Comme elle est composées de quatre parties, les kabbalistes y décèlent les quatre lettres du Tétragramme divin (Zohar II 15 B).
Il n’existe qu’une seule mention de la noix dans la Bible : « Vers le verger des noyers je suis descendue ». (Ct 6,11).
L’Amande
Dans tous les pays où il pousse, l’amandier est le premier arbre à fleurir. Réputée pour sa promptitude, l’amande arrive à maturation (après la chute de la fleur) en 21 jours. Cela n’est pas sans évoquer les trois semaines qui séparent le 17 tamouz du 9 Av (période de deuil).
La branche d’amandier fleurie confirma aux yeux de tout Israël l’élection d’Aaron (Nb 17,33) et inaugure la prophétie de Jérémie (Jr 1,11). Déjà dans la Torah, les amandes sont envoyées comme offrande par Jacob au vice-roi d’Égypte (qu’il ne sait pas être son fils Joseph) afin de l’amadouer. (Gn 43,11).
Le Caroube
Le caroubier, à l’opposé de l’amandier, est très long à donner des fruits (70 ans). Il symbolise les efforts des générations précédentes pour les suivantes:
« Un jour, alors que ‘Honi marchait sur la route, il vit un homme qui plantait un caroubier:
- Combien d’années faut-il pour qu’un caroubier porte des fruits ? lui demanda ‘Honi.
- Soixante-dix ans, répondit le paysan.
- Et tu ne te demandes pas si tu vas vivre soixante-dix ans, si tu vas pouvoir manger de ses fruits ? »
L’homme répondit: « Dès ma jeunesse, j’ai trouvé des caroubiers, car mes ancêtres en ont donc planté pour moi; de même j’en plante pour mes descendants… » (TB Taanit 23 a).
Le mot « carat », unité de mesure de masse du diamant et de l’or, vient de « caroube », et correspondait au poids d’une graine de caroube (entre 185 et 205 mg; 1 carat = 200 mg).
La Poire
Originaire du Proche-Orient et du nord de l’Asie centrale, la poire a plus de 4000 ans d’âge. Elle se consomme de nombreuses façons : crue et cuite sous forme de compotes, poires au four, tartes, pâtisseries, confitures… Elle est aussi transformée en fruits confits, sirop, alcools.
La troisième coupe de Vin
On boit ensuite la 3ème coupe de vin moitié rouge moitié blanc.

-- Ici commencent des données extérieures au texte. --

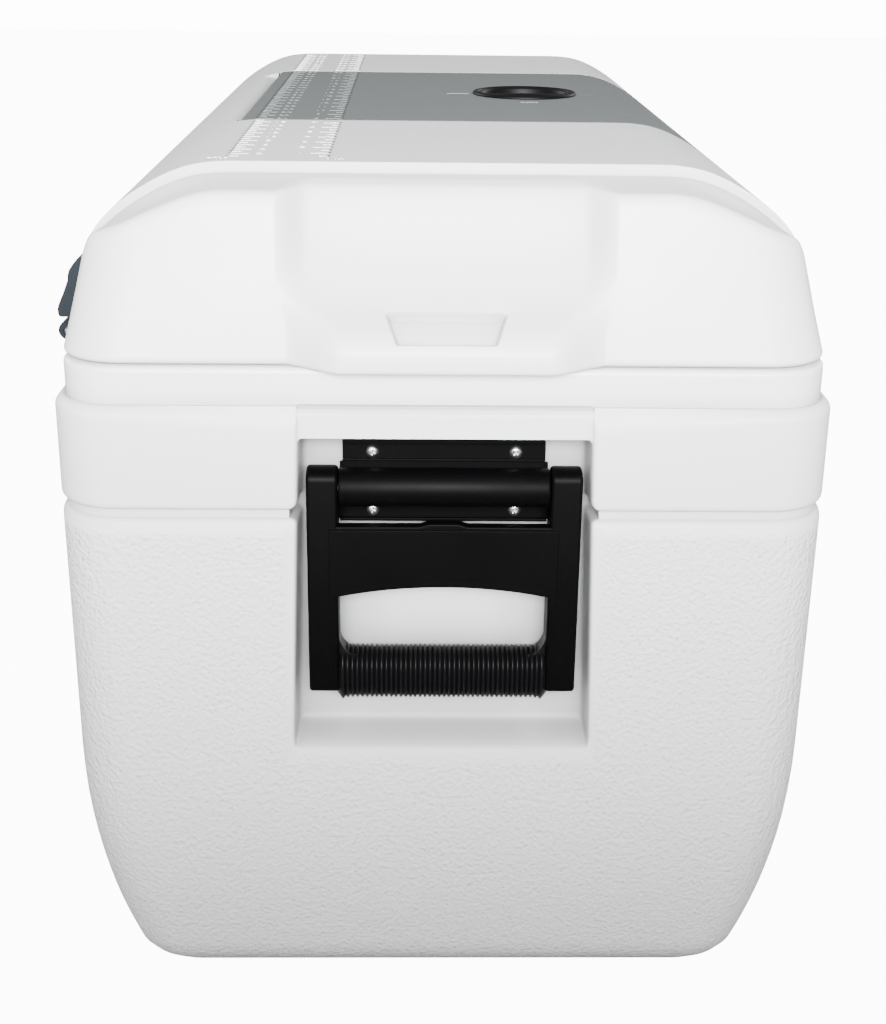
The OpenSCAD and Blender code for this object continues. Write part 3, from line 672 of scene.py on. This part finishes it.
def skirt_column(A, x, y):
    """Points from A on the top's edge, at station (x, y), round the brow and down to under the lip."""
    sx, sy = (-1 if v < 0 else 1 for v in (x, y))
    on_end = abs(x) > EDGE_X - .01 and abs(y) < EDGE_Y - .1
    base = A
    if on_end:
        theta = pi / 2
        low_y = y if abs(y) <= 120 else copysign(120 + (abs(y) - 120) * 67.3 / (EDGE_Y - 120), y)
        C = np.array([466 * sx, low_y, LID_LOW])
        base = np.array([EDGE_X * sx, A[1], lid_top(EDGE_X, A[1])])
    else:
        theta = asin(min(1, max(0, (abs(x) - ARC_X) / BROW_R)))
        C = np.array([sx * (429 + 37 * sin(theta)), sy * (187.3 + 37 * cos(theta)), LID_LOW])
        if theta == 0:
            C = np.array([sx * (abs(x) + max(0, abs(x) - 300) * .29), sy * 224.3, LID_LOW])
    n = np.array([sx * sin(theta), sy * cos(theta), 0])
    k = ease(theta / (pi / 2))
    B = base + n * (2.2 * (1 - k) + 6.5 * k) - np.array([0, 0, 5.5 * (1 - k) + .9 * k])
    D = B + (C - B) / np.linalg.norm(C - B) * (6 * (1 - k) + 7 * k)
    P = np.array([(1 - s) ** 2 * base + 2 * s * (1 - s) * B + s * s * D for s in BROW_F]
        + [D + (C - D) * s for s in SKIRT_F])
    in_scoop = on_end and abs(y) < 98.5
    if in_scoop:
        P = scooped(P, A, sx, y)
    lip = np.array([P[-1] - n * inward - [0, 0, down]
        for inward, down in ((.25, 1.6), (1, 2.7), (2.2, 3.2), (9, 3.2))])
    if in_scoop:
        lip[-1][0] = 458.5 * sx
    return np.concatenate([P, lip])


def seat_faces(start, ix, jy, ny):
    """Walls between the hatch opening's edge in the top and the seat's floor, whose points begin at start."""
    fi, fj = len(ix), len(jy)
    sides = [(i, j, i + 1, j, j == 0) for i in range(fi - 1) for j in (fj - 1, 0)]
    sides += [(i, j, i, j + 1, i > 0) for j in range(fj - 1) for i in (0, fi - 1)]
    faces = []
    for i, j, i2, j2, turned in sides:
        a, b = ix[i] * ny + jy[j], ix[i2] * ny + jy[j2]
        c, d = start + i2 * fj + j2, start + i * fj + j
        faces.append([b, a, d, c] if turned else [a, b, c, d])
    return faces


def build_lid():
    arc_x = [ARC_X + BROW_R * sin(k * pi / 2 / ARC_STEPS) for k in range(2, ARC_STEPS + 1)]
    xs, ys = symmetric(LID_X + arc_x), symmetric(LID_Y)
    nx, ny = len(xs), len(ys)
    top = lid_points(xs, ys)
    mid_x, mid_y = (xs[1:] + xs[:-1]) / 2, (ys[1:] + ys[:-1]) / 2
    faces = open_grid(nx, ny, keep=lambda i, j: abs(mid_x[i]) > SEAT_X or mid_y[j] > SEAT_REAR)

    # skirt: one column per point of the top's boundary
    rim = [(0, j) for j in range(ny - 1, -1, -1)] + [(i, 0) for i in range(1, nx - 1)]
    rim += [(nx - 1, j) for j in range(ny)] + [(i, ny - 1) for i in range(nx - 2, 0, -1)]
    skirt = np.array([skirt_column(top[i, j], xs[i], ys[j]) for i, j in rim]).transpose(1, 0, 2)
    faces += grid(skirt.shape[0], skirt.shape[1], start=nx * ny, flip=True)

    # hatch seat: a floor round the throat, lowered at its rear for the barrel, and walls up to the top
    ix = [i for i in range(nx) if abs(xs[i]) <= SEAT_X + 1e-6]
    jy = [j for j in range(ny) if ys[j] <= SEAT_REAR + 1e-6]
    SX, SY = np.meshgrid(xs[ix], ys[jy], indexing="ij")
    floor = np.stack([SX, SY, TOP - shoulder(SY)], -1) - SEAT_DEEP * shoulder_normal(SY)
    floor[..., 2] -= barrel_dip(SY)
    start = nx * ny + skirt.shape[0] * skirt.shape[1]
    faces += open_grid(len(ix), len(jy), start,
        lambda i, j: abs(mid_x[ix[i]]) > THROAT_X or not -163 < mid_y[j] < 116)
    faces += seat_faces(start, ix, jy, ny)
    verts = np.concatenate([p.reshape(-1, 3) for p in (top, skirt, floor)])
    thicken(piece("lid_shell_skin", (verts, faces), "lid", "lid", 42, "lid_shell", "shell_white"), LID_SKIN)

    # throat between the seat and the inner pan
    foot = rounded_loop(THROAT_X, THROAT_Y, 10, 455.8, THROAT_MID)
    head = TOP - shoulder(foot[:, 1]) - SEAT_DEEP - .3 - barrel_dip(foot[:, 1])
    loops = [np.column_stack([foot[:, :2], foot[:, 2] + (head - foot[:, 2]) * h])
        for h in (0, .25, .5, .75, 1)]
    thicken(piece("hatch_throat_wall", loft(loops, flip=True), "liner", "lid", slot="liner_white",
        recalc=False), 2.4)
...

A partir de là, les fruits mentionnés dans le Péri ‘Ets Hadar ne sont pas facilement identifiables.
Ils correspondent sans doute à des fruits des régions où vécurent les communautés juives. Chacun complétera cette liste pour accomplir le verset : « De tous les arbres du jardin tu mangeras ».
Certains mangent 15 sortes de fruits, selon le nombre de cantiques des degrés (Chir HaMaalot) des Psaumes, d’autres en mangent 30 ou plus, chacun suivant ses coutumes, ses moyens et les disponibilités du marché.
La quatrième coupe de Vin
On terminera avec la 4ème coupe de vin rouge additionnée d’un peu de vin blanc.
La bénédiction pour les fruits poussant sur les arbres :Baroukh ata A-donaï Elo-heinou melekh haolam boré péri haets
[Béni sois-Tu, É-ternel notre D.ieu, Roi de l’univers, qui crée le fruit de l’arbre.]
Si on goûte un fruit pour la première fois de la saison, on récite la bénédiction de Chéhé’hyanou avant de dire celle sur le fruit :
Baroukh ata A-donaï Elo-heinou melekh haolam chéhé’hyanou vékiyémanou véhiguiyanou lizmane hazé
[Béni sois-Tu, Éternel notre D.ieu, Roi de l’univers, qui nous a accordé la vie, nous a sustentés et nous a permis d’atteindre cette occasion.]
- Cette journée n’est pas une des grandes fêtes (Yom Tov), toutes les formes de travail sont autorisées. Toutefois, en raison du caractère festif de la journée, nous ne récitons pas les supplications (Ta’hanoun) lors des trois prières.
- Certains ont la coutume de manger du caroube. Le maître de la Kabbale, le saint Arizal, mangeait quinze sortes de fruits en ce jour.